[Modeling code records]
»»

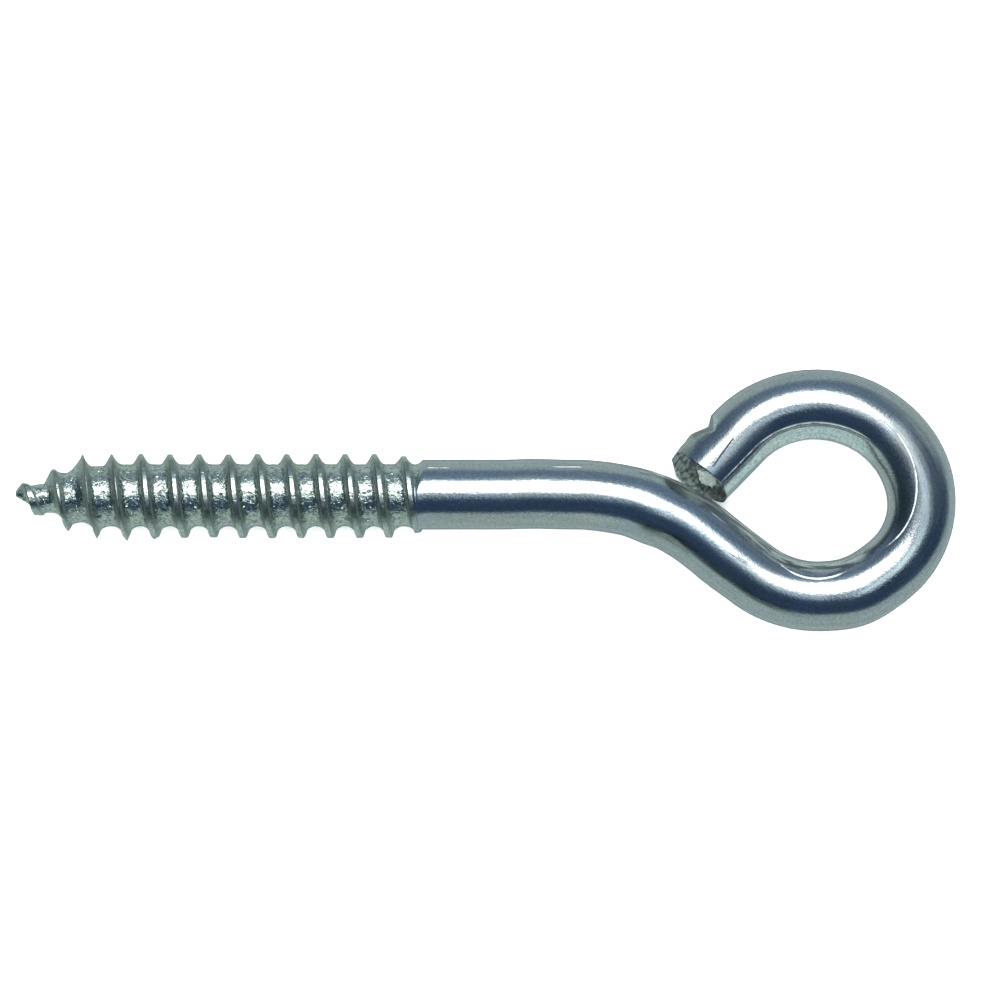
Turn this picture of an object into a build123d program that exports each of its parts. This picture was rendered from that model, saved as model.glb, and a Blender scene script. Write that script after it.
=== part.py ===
from build123d import *
from math import cos, pi, radians, sin, sqrt, tan
import os

# Eye lag bolt, millimetres, +Z up. One length of round wire: a lag thread with a gimlet point is rolled on
# one end, the other end is bent off the line of the shank and turned round into an eye left open at its tip.
# The eye lies in XY, the point is toward -X, and the origin is on the shank's axis at the thread's shoulder.

# Wire and thread
wire_diameter = 8.55
crest_diameter = 10.3
root_diameter = 7.68
thread_length = 49.6  # point to shoulder
thread_pitch = 3.545
crest_flat = 0.56
flank_foot = 2.7  # width of the ridge at its foot, sunk in the core
foot_depth = 0.3  # share of the thread's depth
shoulder_length = 1.3
runout_length = 4.2  # over which the last turn's crest sinks into the wire
sunk_crest = 0.05
sunk_length = 0.5

# Gimlet point
tip_radius = 0.3
core_slope = 0.40
core_cone_length = 7.4
core_blend_length = 11.5
first_crest_radius = 1.02
crest_slope = 0.49
first_crest = 1.03  # from the point to the ridge's first crossing of +Y
start_turn = -0.24
start_height = 0.35
growth_per_turn = 2.7
strips_per_turn = 3

# Shank, bend and eye
plain_length = 18.85
bend_radius = 24.75
bend_angle = 37.6
neck_length = 7.3
eye_side_radius = 13.25
eye_crown_radius = 10.75
throat_angle = 82.0
crown_angle = 80.2
over_angle = 50.0
return_angle = 50.4

# Sheared end of the wire, standing just clear of the bend
end_gap = 1.3
shear_skew = 8.0  # in the plane of the eye
shear_tilt = 18.0  # toward +Z
bevel_setback = 2.6
bevel_angle = 14.0

# Nick in the outside of the eye near that end
nick_setback = 5.2
nick_depth = 1.3
nick_width = 3.2
nick_turn = 12.0  # toward +Z

wire_radius = wire_diameter / 2
crest_radius = crest_diameter / 2
root_radius = root_diameter / 2
thread_depth = crest_radius - root_radius
point_x = -thread_length

# Centreline from the shoulder round and over the eye, then back toward the bend. The return stops end_gap
# short of the wire there, whatever the sizes of the eye.
with BuildLine() as outgoing_path:
    shank = Line((0, 0), (plain_length, 0))
    bend = JernArc(shank @ 1, shank % 1, bend_radius, -bend_angle)
    neck = PolarLine(bend @ 1, neck_length, direction=bend % 1)
    throat = JernArc(neck @ 1, neck % 1, eye_side_radius, throat_angle)
    crown = JernArc(throat @ 1, throat % 1, eye_crown_radius, crown_angle)
    over = JernArc(crown @ 1, crown % 1, eye_side_radius, over_angle)

with BuildLine() as return_path:
    side = JernArc(over @ 1, over % 1, eye_side_radius, return_angle)
    inward = side % 1
    from_bend = (side @ 1) - Vector(plain_length, -bend_radius)
    closing = from_bend.dot(inward)
    stop_radius = bend_radius + wire_radius + end_gap
    tail_length = -closing - sqrt(closing**2 - from_bend.dot(from_bend) + stop_radius**2)
    tail = PolarLine(side @ 1, tail_length, direction=inward)


def core_radius(x):
    """Radius of the cone and core that the thread stands on."""
    return min(root_radius, tip_radius + core_slope * (x - point_x))


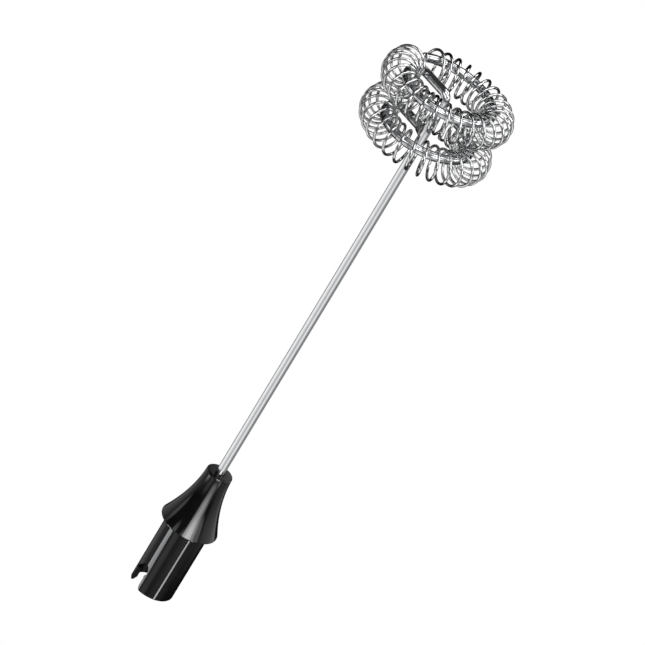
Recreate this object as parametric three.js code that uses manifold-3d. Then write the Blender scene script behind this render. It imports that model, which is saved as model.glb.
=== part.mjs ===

««

Repeat the records above line by line, from the first line through the line that contains "bevel_angle = 14.0".

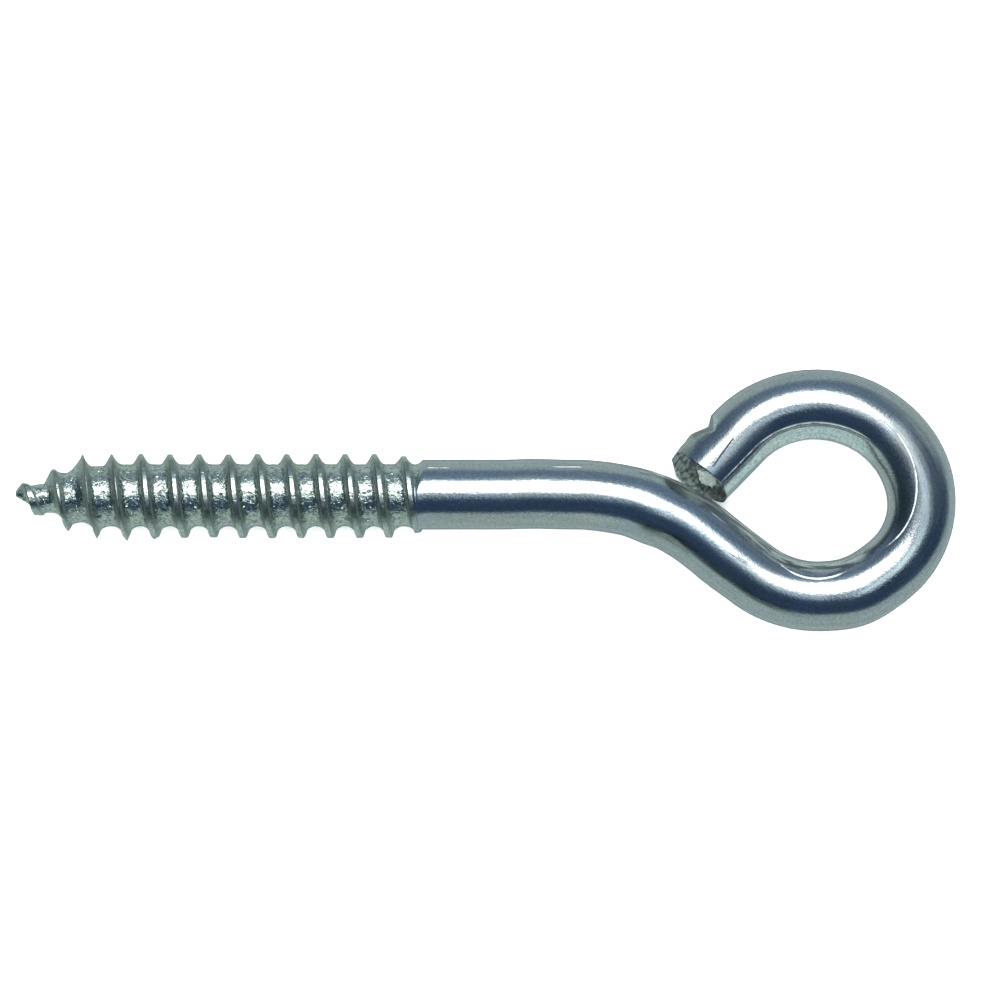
Turn this picture of an object into a build123d program that exports each of its parts. This picture was rendered from that model, saved as model.glb, and a Blender scene script. Write that script after it.
=== part.py ===
from build123d import *
from math import cos, pi, radians, sin, sqrt, tan
import os

# Eye lag bolt, millimetres, +Z up. One length of round wire: a lag thread with a gimlet point is rolled on
# one end, the other end is bent off the line of the shank and turned round into an eye left open at its tip.
# The eye lies in XY, the point is toward -X, and the origin is on the shank's axis at the thread's shoulder.

# Wire and thread
wire_diameter = 8.55
crest_diameter = 10.3
root_diameter = 7.68
thread_length = 49.6  # point to shoulder
thread_pitch = 3.545
crest_flat = 0.56
flank_foot = 2.7  # width of the ridge at its foot, sunk in the core
foot_depth = 0.3  # share of the thread's depth
shoulder_length = 1.3
runout_length = 4.2  # over which the last turn's crest sinks into the wire
sunk_crest = 0.05
sunk_length = 0.5

# Gimlet point
tip_radius = 0.3
core_slope = 0.40
core_cone_length = 7.4
core_blend_length = 11.5
first_crest_radius = 1.02
crest_slope = 0.49
first_crest = 1.03  # from the point to the ridge's first crossing of +Y
start_turn = -0.24
start_height = 0.35
growth_per_turn = 2.7
strips_per_turn = 3

# Shank, bend and eye
plain_length = 18.85
bend_radius = 24.75
bend_angle = 37.6
neck_length = 7.3
eye_side_radius = 13.25
eye_crown_radius = 10.75
throat_angle = 82.0
crown_angle = 80.2
over_angle = 50.0
return_angle = 50.4

# Sheared end of the wire, standing just clear of the bend
end_gap = 1.3
shear_skew = 8.0  # in the plane of the eye
shear_tilt = 18.0  # toward +Z
bevel_setback = 2.6
bevel_angle = 14.0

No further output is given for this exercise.